Below are records; reproduce exactly the lines from the one containing "What parts and" through the end, both included, and only those.

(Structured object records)
* begin *
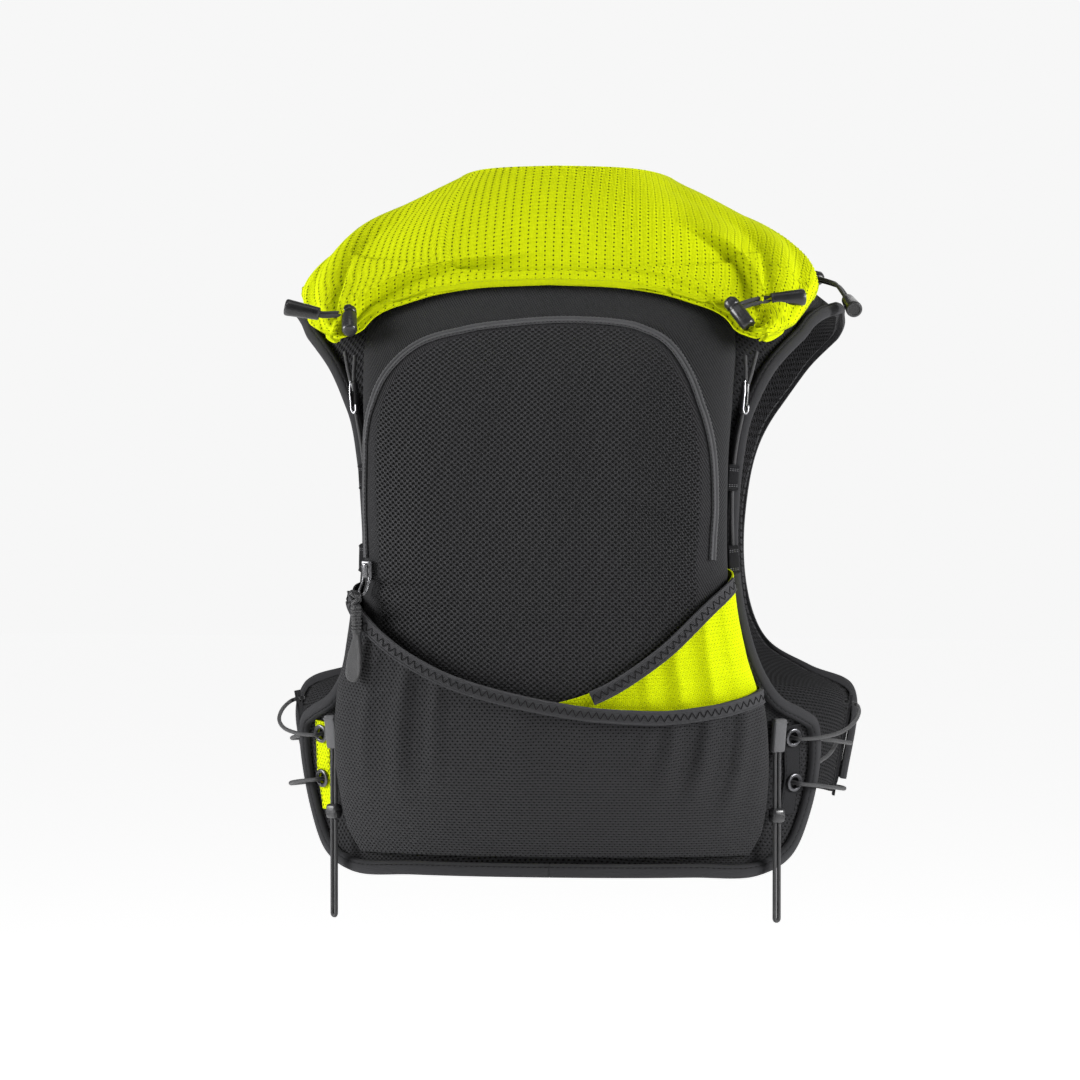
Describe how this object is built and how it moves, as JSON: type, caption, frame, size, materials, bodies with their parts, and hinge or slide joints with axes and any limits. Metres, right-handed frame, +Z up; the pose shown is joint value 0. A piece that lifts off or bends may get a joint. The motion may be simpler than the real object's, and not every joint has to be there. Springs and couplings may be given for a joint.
{
  "type": "running hydration vest",
  "caption": "Worn-shape running vest: zipped mesh back pack, crossed stretch pockets, lime shoulder yoke, side lacing, elastic cords with locks and chest straps.",
  "frame": {"origin": "midway between the shoulders, at the height where the shoulder straps rest", "axes": "+Z up along the wearer's spine, -Y out of the back where the pack is, +X to the wearer's right"},
  "size_m": [0.3542, 0.2875, 0.4437],
  "materials": {
    "black_cloth": "matt black binding and webbing",
    "black_mesh": "matt near-black spacer mesh",
    "black_plastic": "satin black moulded plastic",
    "cord": "dark braided elastic cord",
    "grey_elastic": "dark grey woven elastic",
    "lime_mesh": "soft lime-yellow punched mesh",
    "pack_mesh": "matt near-black stretch mesh with small holes",
    "steel": "dark plated steel"
  },
  "bodies": {
    "root": {"armhole_binding_left": "black_cloth", "armhole_binding_right": "black_cloth", "back_panel": "black_mesh", "chest_clip_lower": "black_plastic", "chest_clip_upper": "black_plastic", "chest_strap_lower": "black_cloth", "chest_strap_upper": "black_cloth", "cord_anchor_left": "black_cloth", "cord_anchor_right": "black_cloth", "cord_keeper_left": "black_cloth", "cord_keeper_right": "black_cloth", "corner_left_cord": "cord", "corner_left_end": "black_plastic", "corner_left_lock": "black_plastic", "corner_right_cord": "cord", "corner_right_end": "black_plastic", "corner_right_lock": "black_plastic", "eyelet_lower_left": "steel", "eyelet_lower_right": "steel", "eyelet_upper_left": "steel", "eyelet_upper_right": "steel", "front_binding_left": "black_cloth", "front_binding_right": "black_cloth", "front_panel_left": "black_mesh", "front_panel_right": "black_mesh", "lace_tape_left": "black_cloth", "lace_tape_right": "black_cloth", "loop_bead_left": "black_plastic", "loop_bead_right": "black_plastic", "loop_tab_left": "black_cloth", "loop_tab_right": "black_cloth", "lower_loop_left": "cord", "lower_loop_right": "cord", "pack_shell": "pack_mesh", "pocket_outer": "pack_mesh", "pocket_outer_band": "grey_elastic", "pocket_under": "lime_mesh", "pocket_under_band": "grey_elastic", "shoulder_right_cord": "cord", "shoulder_right_end": "black_plastic", "shoulder_right_lock": "black_plastic", "shoulder_yoke": "lime_mesh", "side_cord_left": "cord", "side_cord_right": "cord", "side_gate_left": "black_plastic", "side_gate_right": "black_plastic", "side_lace_left": "cord", "side_lace_right": "cord", "wing_patch_left": "lime_mesh", "wing_patch_right": "black_cloth", "wing_tape_left": "black_cloth", "zip_pull": "black_cloth", "zip_slider": "steel", "zip_welt": "black_cloth"}
  },
  "joints": []
}
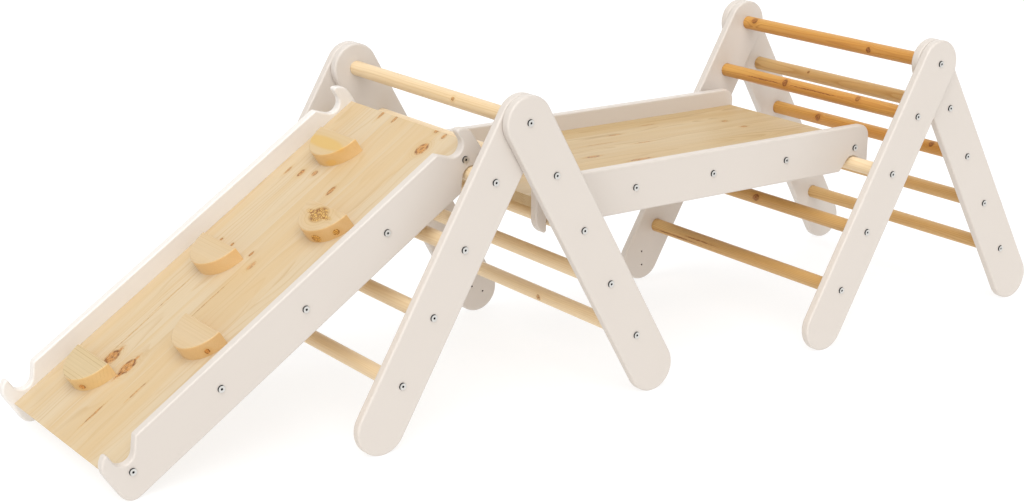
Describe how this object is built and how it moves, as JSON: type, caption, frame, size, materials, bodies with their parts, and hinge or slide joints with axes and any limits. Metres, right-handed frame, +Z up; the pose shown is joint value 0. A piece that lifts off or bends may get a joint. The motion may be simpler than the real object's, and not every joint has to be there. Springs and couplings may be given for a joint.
{
  "type": "toddler slide",
  "caption": "Toddler slide with half-disc holds hooked on a folding climbing frame, joined by a level bridge ramp to a second folding frame, in white boards and natural pine.",
  "frame": {"origin": "middle of the set's footprint on the floor", "axes": "+Z up, +X from the slide's foot along the set to the far frame, near side faces -Y"},
  "size_m": [2.0757, 0.6234, 0.587],
  "materials": {
    "white_paint": "warm white satin paint on rounded boards",
    "deck_pine": "clear lacquered edge-glued pine panel with knots",
    "hold_pine": "clear lacquered pine",
    "rung_pine_a": "smooth pale pine dowel",
    "rung_pine_b": "smooth orange pine dowel",
    "bolt_steel": "zinc-plated hex-socket bolt",
    "plated_nut": "zinc-plated insert nut",
    "screw_steel": "zinc-plated wood screw"
  },
  "bodies": {
    "standing_ladders": {"a_pivot_bolts": "bolt_steel", "a_pivot_insert_nuts": "plated_nut", "a_right_bolts": "bolt_steel", "a_right_far_board": "white_paint", "a_right_insert_nuts": "plated_nut", "a_right_near_board": "white_paint", "a_right_rung_1": "rung_pine_a", "a_right_rung_2": "rung_pine_a", "a_right_rung_3": "rung_pine_a", "a_right_rung_4": "rung_pine_a", "a_top_rung": "rung_pine_a", "b_left_bolts": "bolt_steel", "b_left_far_board": "white_paint", "b_left_insert_nuts": "plated_nut", "b_left_near_board": "white_paint", "b_left_rung_1": "rung_pine_b", "b_left_rung_2": "rung_pine_b", "b_left_rung_3": "rung_pine_b", "b_left_rung_4": "rung_pine_b", "b_pivot_bolts": "bolt_steel", "b_pivot_insert_nuts": "plated_nut", "b_top_rung": "rung_pine_b"},
    "frame_a_left_ladder": {"a_left_bolts": "bolt_steel", "a_left_far_board": "white_paint", "a_left_insert_nuts": "plated_nut", "a_left_near_board": "white_paint", "a_left_rung_1": "rung_pine_a", "a_left_rung_2": "rung_pine_a", "a_left_rung_3": "rung_pine_a", "a_left_rung_4": "rung_pine_a"},
    "slide_ramp": {"slide_bolts": "bolt_steel", "slide_deck": "deck_pine", "slide_far_rail": "white_paint", "slide_hold_1": "hold_pine", "slide_hold_2": "hold_pine", "slide_hold_3": "hold_pine", "slide_hold_4": "hold_pine", "slide_hold_5": "hold_pine", "slide_hold_screws": "screw_steel", "slide_insert_nuts": "plated_nut", "slide_near_rail": "white_paint"},
    "bridge_ramp": {"bridge_bolts": "bolt_steel", "bridge_deck": "deck_pine", "bridge_far_rail": "white_paint", "bridge_insert_nuts": "plated_nut", "bridge_near_rail": "white_paint"},
    "frame_b_right_ladder": {"b_right_bolts": "bolt_steel", "b_right_far_board": "white_paint", "b_right_insert_nuts": "plated_nut", "b_right_near_board": "white_paint", "b_right_rung_1": "rung_pine_b", "b_right_rung_2": "rung_pine_b", "b_right_rung_3": "rung_pine_b", "b_right_rung_4": "rung_pine_b"}
  },
  "joints": [
    {"name": "frame_a_fold", "type": "hinge", "parent": "standing_ladders", "child": "frame_a_left_ladder", "pos_m": [-0.28491, 0.00985, 0.54], "axis": [0, -1, 0], "range_deg": [0, 27]},
    {"name": "slide_tilt", "type": "hinge", "parent": "frame_a_left_ladder", "child": "slide_ramp", "pos_m": [-0.34242, 0.00985, 0.44041], "axis": [0, 1, 0], "range_deg": [0, 33.6]},
    {"name": "bridge_tilt", "type": "hinge", "parent": "standing_ladders", "child": "bridge_ramp", "pos_m": [-0.16492, 0.00985, 0.33215], "axis": [0, -1, 0], "range_deg": [0, 30]},
    {"name": "frame_b_fold", "type": "hinge", "parent": "standing_ladders", "child": "frame_b_right_ladder", "pos_m": [0.70608, -0.01015, 0.54], "axis": [0, 1, 0], "range_deg": [0, 27]}
  ]
}
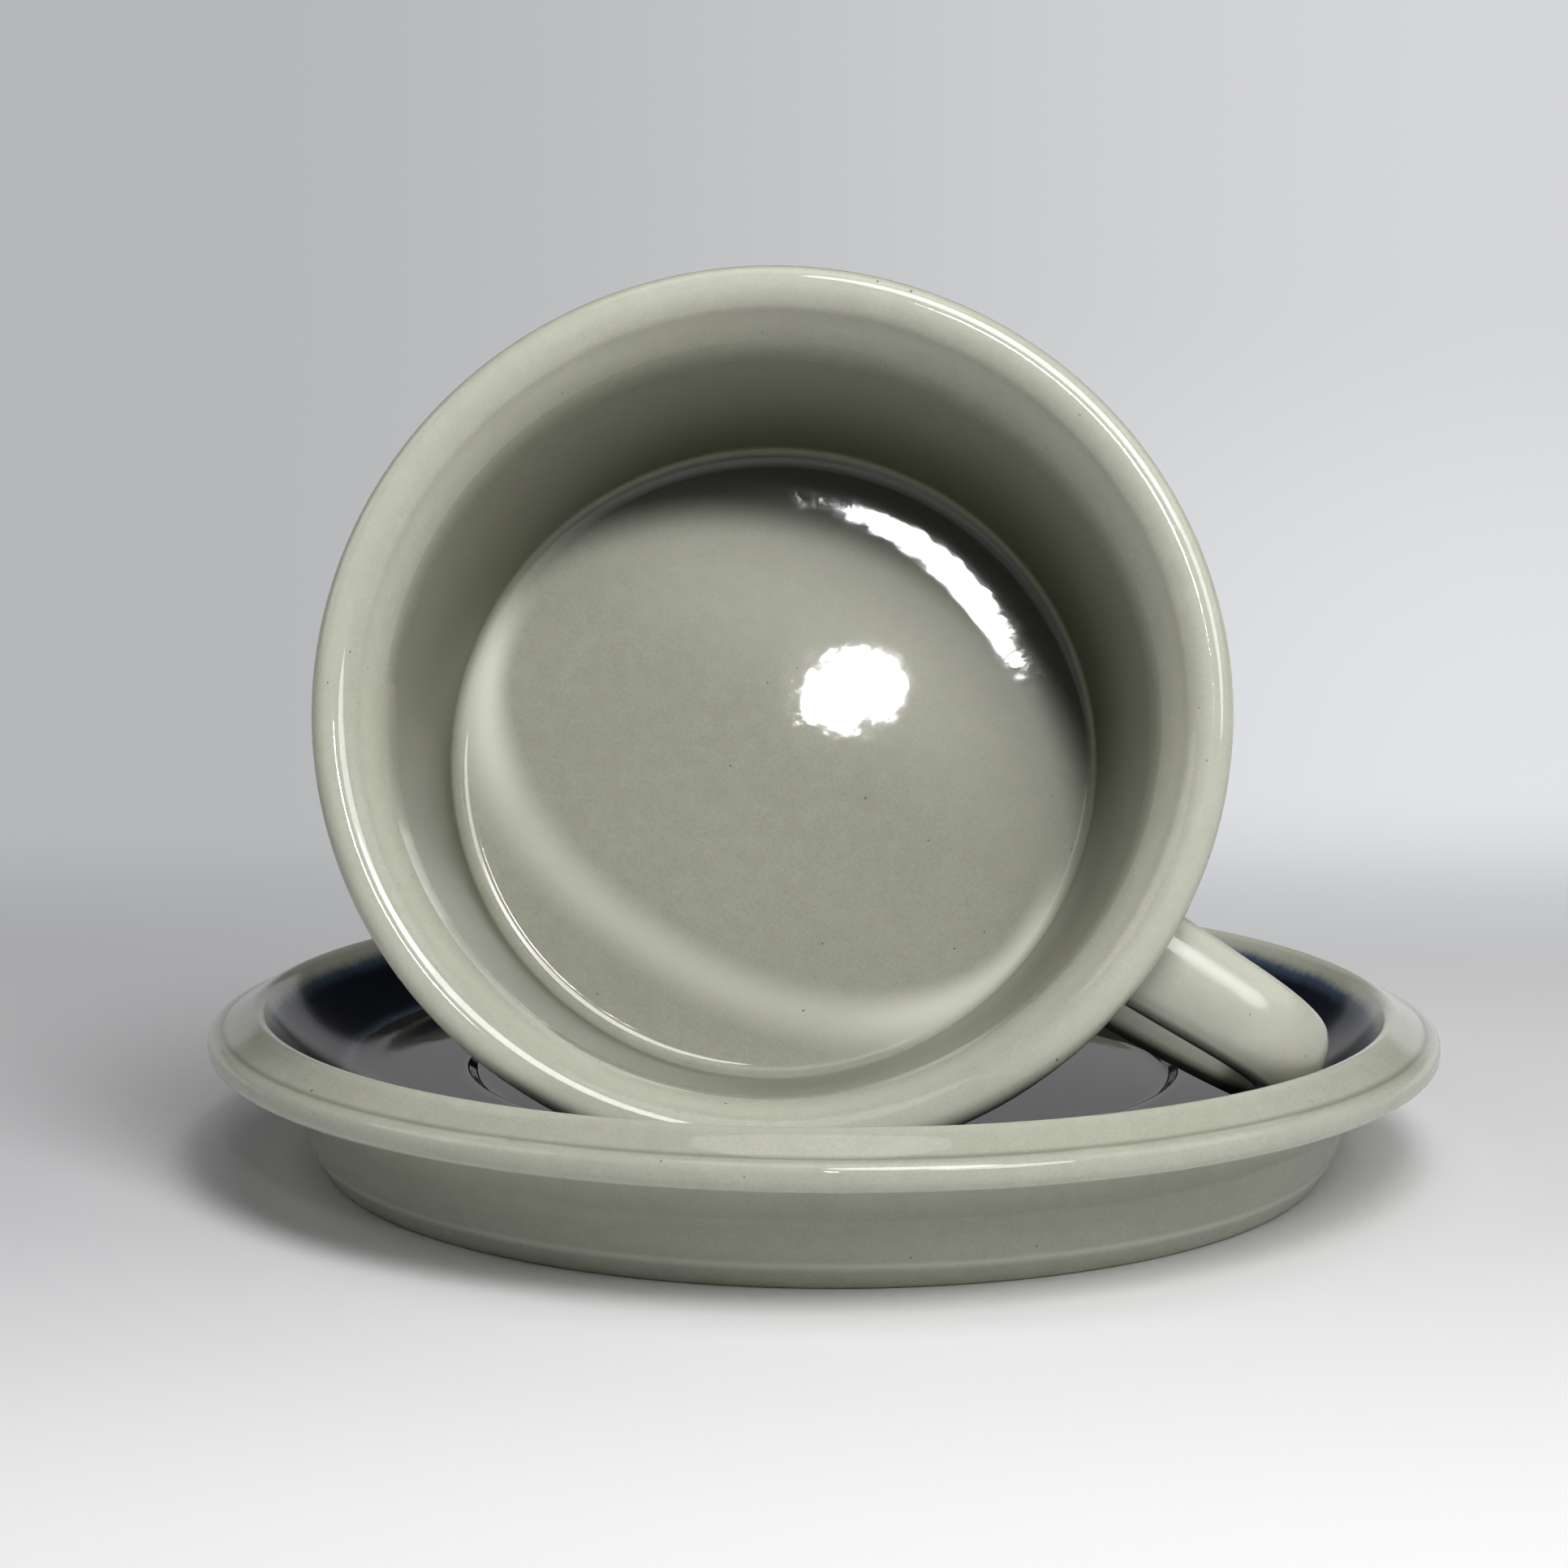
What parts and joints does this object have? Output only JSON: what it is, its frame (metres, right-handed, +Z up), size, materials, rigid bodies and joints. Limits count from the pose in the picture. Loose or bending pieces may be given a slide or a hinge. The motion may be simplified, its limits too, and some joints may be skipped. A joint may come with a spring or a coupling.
{
  "type": "cup and saucer",
  "caption": "Low straight-sided glazed stoneware cup with a strap handle, lying on its side in a matching saucer with a ridged rim, a cup well and a plain dark band.",
  "frame": {"origin": "middle of the saucer's foot ring, on the table that it stands on", "axes": "+Z up; the cup lies with its mouth towards -Y and its handle towards +X"},
  "size_m": [0.165, 0.165, 0.1182],
  "materials": {
    "saucer_glaze": "glossy grey-green glaze with fine iron specks and a plain dark blue band on the rim's inner slope",
    "cup_glaze": "glossy grey-green glaze with fine iron specks"
  },
  "bodies": {
    "saucer": {"saucer": "saucer_glaze"},
    "cup": {"cup_body": "cup_glaze", "cup_handle": "cup_glaze"}
  },
  "joints": [
    {"name": "cup_lift", "type": "slide", "parent": "saucer", "child": "cup", "axis": [0, 0, 1], "range_m": [0, 0.12]}
  ]
}
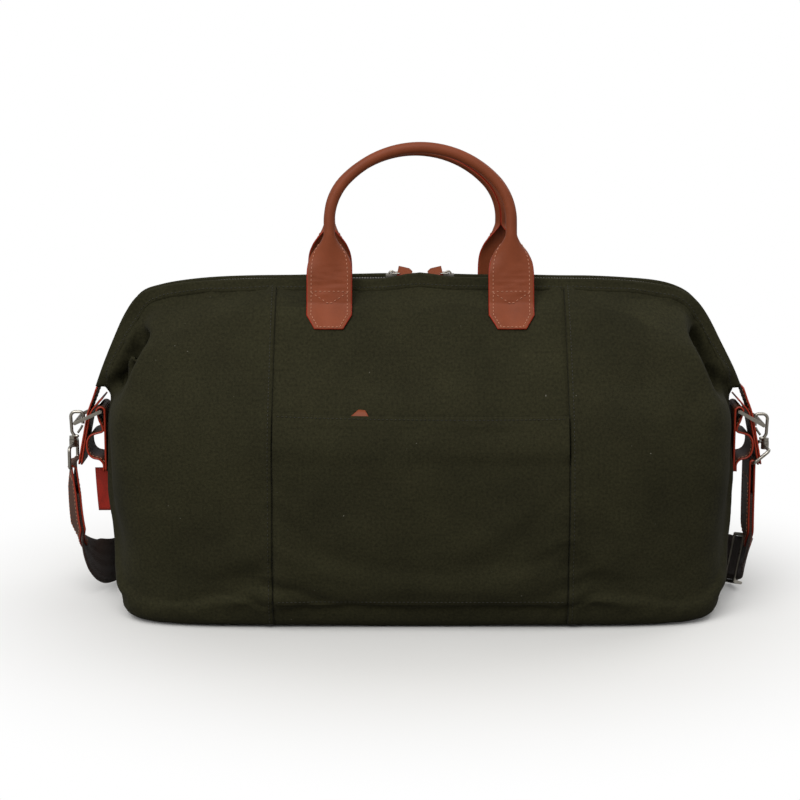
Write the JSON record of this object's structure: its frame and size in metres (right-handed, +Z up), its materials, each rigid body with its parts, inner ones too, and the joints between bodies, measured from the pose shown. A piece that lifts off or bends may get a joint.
* end *
● **RESPONSE TO THE TASK**
What parts and joints does this object have? Output only JSON: what it is, its frame (metres, right-handed, +Z up), size, materials, rigid bodies and joints. Limits count from the pose in the picture. Loose or bending pieces may be given a slide or a hinge. The motion may be simplified, its limits too, and some joints may be skipped. A joint may come with a spring or a coupling.
{
  "type": "cup and saucer",
  "caption": "Low straight-sided glazed stoneware cup with a strap handle, lying on its side in a matching saucer with a ridged rim, a cup well and a plain dark band.",
  "frame": {"origin": "middle of the saucer's foot ring, on the table that it stands on", "axes": "+Z up; the cup lies with its mouth towards -Y and its handle towards +X"},
  "size_m": [0.165, 0.165, 0.1182],
  "materials": {
    "saucer_glaze": "glossy grey-green glaze with fine iron specks and a plain dark blue band on the rim's inner slope",
    "cup_glaze": "glossy grey-green glaze with fine iron specks"
  },
  "bodies": {
    "saucer": {"saucer": "saucer_glaze"},
    "cup": {"cup_body": "cup_glaze", "cup_handle": "cup_glaze"}
  },
  "joints": [
    {"name": "cup_lift", "type": "slide", "parent": "saucer", "child": "cup", "axis": [0, 0, 1], "range_m": [0, 0.12]}
  ]
}
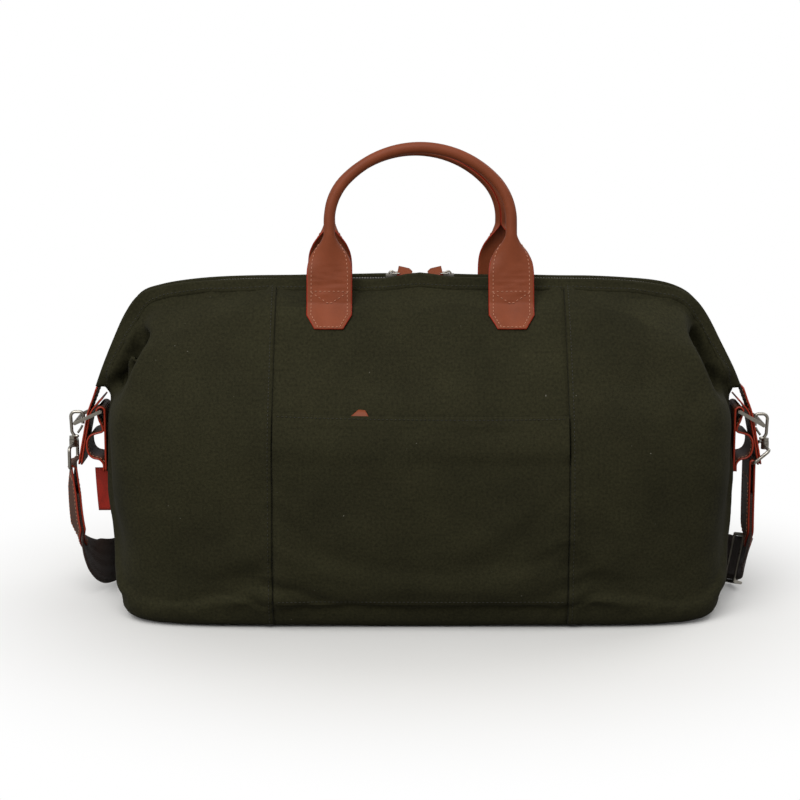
Write the JSON record of this object's structure: its frame and size in metres (right-handed, +Z up), its materials, each rigid body with its parts, inner ones too, and the joints between bodies, measured from the pose shown. A piece that lifts off or bends may get a joint.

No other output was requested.